HANEY vs LINARES - TYPUJĄ EKSPERCI ESPN
Już dzisiaj Devin Haney (25-0, 15 KO) po raz trzeci będzie bronił pasa mistrzowskiego WBC w kategorii lekkiej. Naprzeciw niego stanie skazywany na porażkę rutyniarz Jorge Linares (47-5, 29 KO), były mistrz trzech wag.
Bukmacherzy nie mają złudzeń - to ręka młodego Amerykanina powędruje po walce w górę. Tego samego zdania zdają się być eksperci stacji ESPN, których wypowiedzi prezentujemy poniżej.
Timothy Bradley (były mistrz świata dwóch kategorii wagowych): walka pójdzie na pełen dystans, a stawiam na zwycięstwo Haneya, ale tak jak powiedziałem - jeśli będzie w stanie wywrzeć presję na Linaresie, możliwe, że zastopuje go pod koniec.

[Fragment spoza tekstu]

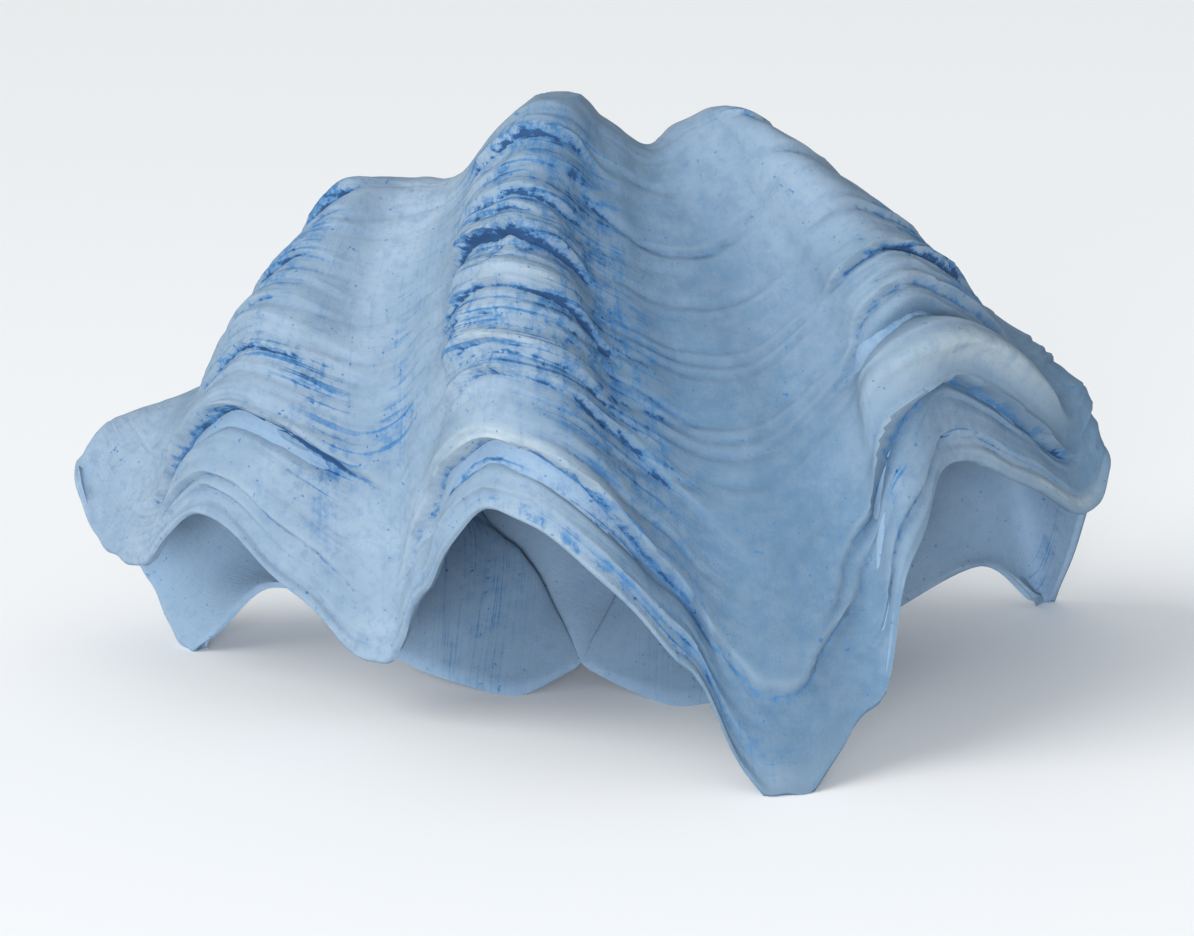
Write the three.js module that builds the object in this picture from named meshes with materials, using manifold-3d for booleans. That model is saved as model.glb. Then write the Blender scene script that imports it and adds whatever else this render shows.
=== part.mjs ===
// Half shell of a giant clam, lying hollow side down on three of its margin tongues.
// Millimetres, +Z up, +X along the hinge line, the wavy margin towards -Y.
// The origin is on the floor, under the middle of the shell's bounding box.
//
// The shell is one grown piece, so it is one solid. Its outside is a fan of fold lines that
// leave the umbo, swing back and up over the dome and come down to the lip. Ribs and valleys
// take turns across the fan, and the surface runs smoothly through them both ways. The inside
// is a second such surface, one wall thickness in, which reaches forward at the hinge as a shelf.

import * as THREE from "three";
import { mergeVertices } from "three/addons/utils/BufferGeometryUtils.js";
import Module from "manifold-3d";

// Where every fold line starts: the umbo outside, and the notch in the hinge shelf inside.
const UMBO = [-6, 26, 13];
const HINGE_NOTCH = [-4, 2, 9];

// How far back the dome bulges behind the umbo, as a place along Y.
const BACK_REACH = 133;

// Fold lines from the left end of the hinge round the margin to the right end. Each has its
// crown, two places on the way down and its lip. swing is its share of the bulge at the back.
const FOLDS = [
  {
    name: "left hinge edge", swing: 0,
    crown: [-74, 28, 19], high: [-111, 28, 24], low: [-148, 43, 31], lip: [-178, 49, 3],
  },
  {
    name: "left foot", swing: 0.45,
    crown: [-126, 82, 56], high: [-152, 82, 52], low: [-173, 75, 30], lip: [-187, 51, -2],
  },
  {
    name: "left foot flank", swing: 0.7,
    crown: [-148, 107, 90], high: [-178, 103, 77], low: [-201, 99, 56], lip: [-212, 90, 25],
  },
  {
    name: "rib 1", swing: 0.8,
    crown: [-152, 112, 116], high: [-194, 94, 108], low: [-223, 75, 101], lip: [-238, 64, 84],
  },
  {
    name: "rib 1 flank", swing: 0.85,
    crown: [-143, 99, 138], high: [-183, 77, 116], low: [-208, 56, 84], lip: [-225, 43, 55],
  },
  {
    name: "valley 1", swing: 0.9,
    crown: [-137, 77, 166], high: [-169, 56, 132], low: [-191, 34, 85], lip: [-201, 17, 51],
  },
  {
    name: "rib 2", swing: 0.95,
    crown: [-109, 38, 213], high: [-138, 13, 177], low: [-156, -9, 131], lip: [-163, -17, 81],
  },
  {
    name: "valley 2", swing: 0.95,
    crown: [-78, 47, 218], high: [-94, 8, 171], low: [-96, -26, 113], lip: [-95, -48, 27],
  },
  {
    name: "rib 3 left flank", swing: 1,
    crown: [-55, 34, 223], high: [-63, 0, 189], low: [-67, -39, 137], lip: [-72, -63, 57],
  },
  {
    name: "rib 3", swing: 1,
    crown: [-21, 8, 257], high: [-34, -45, 215], low: [-36, -80, 162], lip: [-35, -90, 103],
  },
  {
    name: "rib 3 right flank", swing: 1,
    crown: [6, 17, 246], high: [6, -26, 193], low: [17, -63, 130], lip: [37, -111, 46],
  },
  {
    name: "valley 3", swing: 1,
    crown: [26, 30, 233], high: [46, -13, 179], low: [66, -65, 110], lip: [76, -134, 0],
  },
  {
    name: "rib 4 left flank", swing: 1,
    crown: [43, 28, 243], high: [81, -11, 193], low: [107, -46, 140], lip: [114, -93, 45],
  },
  {
    name: "rib 4", swing: 1,
    crown: [70, 21, 248], high: [112, -15, 214], low: [142, -43, 172], lip: [149, -48, 112],
  },
  {
    name: "valley 4", swing: 0.9,
    crown: [110, 77, 200], high: [158, 51, 174], low: [201, 30, 122], lip: [223, 34, 69],
  },
  {
    name: "rib 5", swing: 0.8,
    crown: [149, 112, 150], high: [188, 94, 142], low: [221, 69, 122], lip: [238, 64, 89],
  },
  {
    name: "right foot", swing: 0.5,
    crown: [158, 124, 86], high: [192, 124, 73], low: [216, 124, 39], lip: [230, 124, -1],
  },
  {
    name: "right hinge edge", swing: 0,
    crown: [80, 21, 2], high: [123, 47, 9], low: [186, 94, 26], lip: [219, 116, 4],
  },
];

// Wall thickness at the stations of a fold line: umbo, curl, back, shoulder, crown, high, low, lip.
const WALL = [21.5, 19.5, 15.5, 13, 11.5, 10.5, 8, 5.5];

// How often the folds, and the directions that the wall goes in, are evened out across the fan
// on the inside. Near the umbo the inside is a plain bowl, and at the lip it follows each fold.
const FOLD_EASING = [0, 8, 5, 2, 0, 0, 0, 0];
const WALL_EASING = [0, 6, 6, 4, 2, 0, 0, 0];

// Front edge of the hinge shelf, from the notch out to the feet, one place for each station.
const SHELF_LEFT = [
  HINGE_NOTCH, [-31, -17, 2], [-54, -8, 3], [-78, 6, 6],
  [-89, 12, 12], [-106, 18, 29], [-146, 36, 35], [-176, 44, 5],
];
const SHELF_RIGHT = [
  HINGE_NOTCH, [18, -15, 3], [40, -31, 1], [70, -15, 2],
  [100, 11, 5], [120, 38, 14], [183, 87, 29], [216, 111, 6],
];

// The hidden stations behind the crown, as shares of the way from the umbo to the crown.
const CURL = { across: 0.22, back: 0.25, up: 0.14, bulge: 56, lift: 4 };
const BACK = { across: 0.48, back: 0.55, up: 0.5 };
const SHOULDER = { across: 0.78, back: 0.8, up: 0.88, bulge: 0.52 };

// Mesh steps between two neighbouring fold lines, and between two stations.
const STEPS_ACROSS = 4;
const STEPS_ALONG = 4;

// The block that trims the feet flat: as wide as the shell with room to spare.
const FLOOR_BLOCK = { side: 600, depth: 50 };

// Vertices closer together than this are one vertex.
const MERGE_DISTANCE = 0.001;

const SHELL_COLOUR = 0x93b2cf;
const SHELL_ROUGHNESS = 0.9;

const vec = ([x, y, z]) => new THREE.Vector3(x, y, z);
const between = (from, to, share) => from + (to - from) * share;

// A point some shares of the way from the umbo to a crown.
function onTheWay(crown, place) {
  return new THREE.Vector3(
    between(UMBO[0], crown[0], place.across),
    between(UMBO[1], crown[1], place.back),
    between(UMBO[2], crown[2], place.up),
  );
}

// The eight stations of a fold line, from the umbo to the lip.
function stations(fold) {
  const curl = onTheWay(fold.crown, CURL);
  curl.y += fold.swing * CURL.bulge;
  curl.z += fold.swing * CURL.lift;
  const back = onTheWay(fold.crown, BACK);
  back.y = between(back.y, BACK_REACH, fold.swing);
  const shoulder = onTheWay(fold.crown, SHOULDER);
  shoulder.y += fold.swing * SHOULDER.bulge * (BACK_REACH - fold.crown[1]);
  return [vec(UMBO), curl, back, shoulder, vec(fold.crown), vec(fold.high), vec(fold.low), vec(fold.lip)];
}

// Difference of two neighbours in a row of points, which is the tangent there.
function tangent(row, at) {
  const before = row[Math.max(at - 1, 0)];
  const after = row[Math.min(at + 1, row.length - 1)];
  return after.clone().sub(before);
}

// A row of vectors evened out: each takes half its own value and a quarter of each neighbour's.
function evenedOut(row, times) {
  const last = row.length - 1;
  const blend = (own, i, all) => {
    if (i === 0 || i === last) return own;
    return all[i - 1].clone().add(all[i + 1]).addScaledVector(own, 2).divideScalar(4);
  };
  return times > 0 ? evenedOut(row.map(blend), times - 1) : row;
}

// The direction out of the wall at one station of every fold line.
function outwardRow(outer, j) {
  const row = outer.map((line) => line[j]);
  return row.map((_, i) => tangent(outer[i], j).cross(tangent(row, i)).normalize());
}

// The inner surface's stations: the outer ones moved in by the wall, and the shelf's front edge.
function innerStations(outer) {
  const rows = WALL.map((wall, j) => {
    const folds = evenedOut(outer.map((line) => line[j]), FOLD_EASING[j]);
    const outward = evenedOut(outwardRow(outer, j), WALL_EASING[j]);
    return folds.map((point, i) => point.clone().addScaledVector(outward[i].normalize(), -wall));
  });
  rows[0].forEach((point) => point.copy(vec(HINGE_NOTCH)));
  rows.forEach((row, j) => row[0].copy(vec(SHELF_LEFT[j])));
  rows.forEach((row, j) => row.at(-1).copy(vec(SHELF_RIGHT[j])));
  return outer.map((_, i) => rows.map((row) => row[i]));
}

// Points at even steps along a smooth curve through the given ones.
function smoothRow(points, steps) {
  const curve = new THREE.CatmullRomCurve3(points, false, "catmullrom");
  return curve.getPoints((points.length - 1) * steps);
}

// A smooth surface through a net of stations, as rows of points that run across the fan.
function smoothNet(net) {
  const lines = net.map((line) => smoothRow(line, STEPS_ALONG));
  return lines[0].map((_, j) => smoothRow(lines.map((line) => line[j]), STEPS_ACROSS));
}

// Triangles of a strip between two rows of vertex numbers.
function stripFaces(low, high) {
  const faces = [];
  for (let i = 0; i < low.length - 1; i += 1) {
    faces.push([low[i], high[i + 1], low[i + 1]]);
    faces.push([low[i], high[i], high[i + 1]]);
  }
  return faces;
}

// One closed wall: the outer surface, the inner one turned round, and the rim between them.
// Each surface's first row is all one point, and the triangles that it flattens are left out.
function closedWall(outerRows, innerRows) {
  const width = outerRows[0].length;
  const vertices = [...outerRows.flat(), ...innerRows.flat()];
  const insideStart = outerRows.flat().length;
  const number = (row, i, start) => start + row * width + i;
  const rowNumbers = (row, start) => outerRows[row].map((_, i) => number(row, i, start));
  const faces = [];
  for (let row = 0; row < outerRows.length - 1; row += 1) {
    faces.push(...stripFaces(rowNumbers(row, 0), rowNumbers(row + 1, 0)));
    faces.push(...stripFaces(rowNumbers(row + 1, insideStart), rowNumbers(row, insideStart)));
  }
  const downLeft = outerRows.map((_, row) => number(row, 0, 0));
  const alongLip = rowNumbers(outerRows.length - 1, 0);
  const upRight = outerRows.map((_, row) => number(row, width - 1, 0)).reverse();
  const edge = [...downLeft, ...alongLip.slice(1), ...upRight.slice(1)];
  faces.push(...stripFaces(edge.map((v) => v + insideStart), edge).map((face) => face.reverse()));
  return solidGeometry(vertices, faces);
}

// A geometry with its shared vertices merged and its flattened triangles left out.
function solidGeometry(vertices, faces) {
  const loose = new THREE.BufferGeometry().setFromPoints(vertices);
  loose.setIndex(faces.flat());
  const merged = mergeVertices(loose, MERGE_DISTANCE);
  const index = merged.index.array;
  const kept = [];
  for (let f = 0; f < index.length; f += 3) {
    const [a, b, c] = [index[f], index[f + 1], index[f + 2]];
    if (a !== b && b !== c && c !== a) kept.push(a, b, c);
  }
  merged.setIndex(kept);
  return merged;
}

// The feet are trimmed flat at the floor, where the tongues stand.
function trimFeet(geometry, wasm) {
  const { side, depth } = FLOOR_BLOCK;
  const block = new THREE.BoxGeometry(side, side, depth).translate(0, 0, -depth / 2);
  const trimmed = asManifold(geometry, wasm).subtract(asManifold(block, wasm));
  const mesh = trimmed.getMesh();
  const result = new THREE.BufferGeometry();
  result.setAttribute("position", new THREE.BufferAttribute(mesh.vertProperties, mesh.numProp));
  result.setIndex(Array.from(mesh.triVerts));
  return result;
}

function asManifold(geometry, wasm) {
  const bare = geometry.clone();
  bare.deleteAttribute("normal");
  bare.deleteAttribute("uv");
  const merged = mergeVertices(bare, MERGE_DISTANCE);
  const vertProperties = merged.attributes.position.array;
  const triVerts = new Uint32Array(merged.index.array);
  return new wasm.Manifold(new wasm.Mesh({ numProp: 3, vertProperties, triVerts }));
}

function shellMesh(wasm) {
  const outer = FOLDS.map(stations);
  const wall = closedWall(smoothNet(outer), smoothNet(innerStations(outer)));
  const material = new THREE.MeshStandardMaterial({
    color: SHELL_COLOUR,
    roughness: SHELL_ROUGHNESS,
    metalness: 0,
  });
  const mesh = new THREE.Mesh(trimFeet(wall, wasm), material);
  mesh.name = "shell";
  return mesh;
}

const wasm = await Module();
wasm.setup();

const clam = new THREE.Group();
clam.name = "giant_clam_half_shell";
clam.add(shellMesh(wasm));

export default clam;
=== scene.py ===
"""The looks of a giant clam's half shell, lying hollow side down.

The shell is one grown wall. Its outside is a smooth surface through fold lines, which the CAD
part shares, and the growth relief is added to it: old lips that stand proud as ledges, fine
growth lines, pits and unevenness. The chalky blue wash lies darkest wherever that relief is low.

Places on the shell are given as a fold number, counted from the left end of the hinge round
the margin to the right end, and a station number, from 0 at the umbo to 7 at the lip.
"""

import math

import bpy
import numpy as np
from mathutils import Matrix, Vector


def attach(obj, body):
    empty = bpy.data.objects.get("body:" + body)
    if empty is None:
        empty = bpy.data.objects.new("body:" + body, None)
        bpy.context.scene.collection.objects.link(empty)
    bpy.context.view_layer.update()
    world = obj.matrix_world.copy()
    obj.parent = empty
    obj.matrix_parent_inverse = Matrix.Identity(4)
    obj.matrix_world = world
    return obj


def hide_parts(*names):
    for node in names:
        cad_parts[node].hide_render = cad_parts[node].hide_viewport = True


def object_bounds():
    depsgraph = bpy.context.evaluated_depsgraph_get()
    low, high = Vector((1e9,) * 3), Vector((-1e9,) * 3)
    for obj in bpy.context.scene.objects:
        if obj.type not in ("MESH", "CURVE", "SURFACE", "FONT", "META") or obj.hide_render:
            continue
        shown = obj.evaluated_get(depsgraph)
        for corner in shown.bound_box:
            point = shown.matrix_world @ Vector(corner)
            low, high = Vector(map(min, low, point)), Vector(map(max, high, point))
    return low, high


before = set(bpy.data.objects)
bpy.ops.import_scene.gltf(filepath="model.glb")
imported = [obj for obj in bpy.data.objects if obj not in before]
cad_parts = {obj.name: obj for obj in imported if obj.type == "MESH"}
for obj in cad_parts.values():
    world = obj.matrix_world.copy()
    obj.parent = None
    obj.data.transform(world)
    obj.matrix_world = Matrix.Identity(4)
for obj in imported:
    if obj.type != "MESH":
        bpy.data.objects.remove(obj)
CAD_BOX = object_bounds()

MM = 0.001

# ---------------------------------------------------------------- the fold lines, in millimetres

UMBO = (-6, 26, 13)
HINGE_NOTCH = (-4, 2, 9)
BACK_REACH = 133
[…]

Andre Rozier (trener Edgara Berlangi, były szkoleniowiec Daniela Jacobsa): moim zdaniem Haney wygra jednogłośną decyzją sędziów. Zawsze uwielbiałem Linaresa, to jeden z moich ulubionych pięściarzy. Boks to jednak sport dla młodych chłopaków. Naprawdę tak jest.
Bernardo Osuna (komentator stacji ESPN): Haney wygra stosunkiem głosów dwa do remisu po równym pojedynku. Myślę, że zobaczymy porządną wersję Linaresa, a Haney do tej pory nie zmierzył się z nikim wartościowym. Największym znakiem zapytania dotyczącym Haneya nie jest jego talent czy umiejętności, ale to jak dobrze poradzi sobie z kimś tak solidnym jak Linares.
Bernardo Pilatti (ekspert stacji ESPN): przewiduję bardzo taktyczną walkę na pełnym dystansie. Haney narzuci swoje umiejętności i będzie frustrował Linaresa swoją mobilnością. Walka będzie wieloma momentami emocjonującą, a typuję na Haneya po bliskiej decyzji sędziowskiej.
Przypomnijmy, że w ostatnim pojedynku "Dream" nie pozostawił złudzeń Yuriorkisowi Gamboi, który zdołał wygrać zaledwie jedną rundę u jednego z arbitrów. Reprezentant Wenezueli odbudował się z kolei po druzgocącej porażce z Pablem Cesarem Cano, zwyciężając Ala Toyogona i Carlosa Moralesa.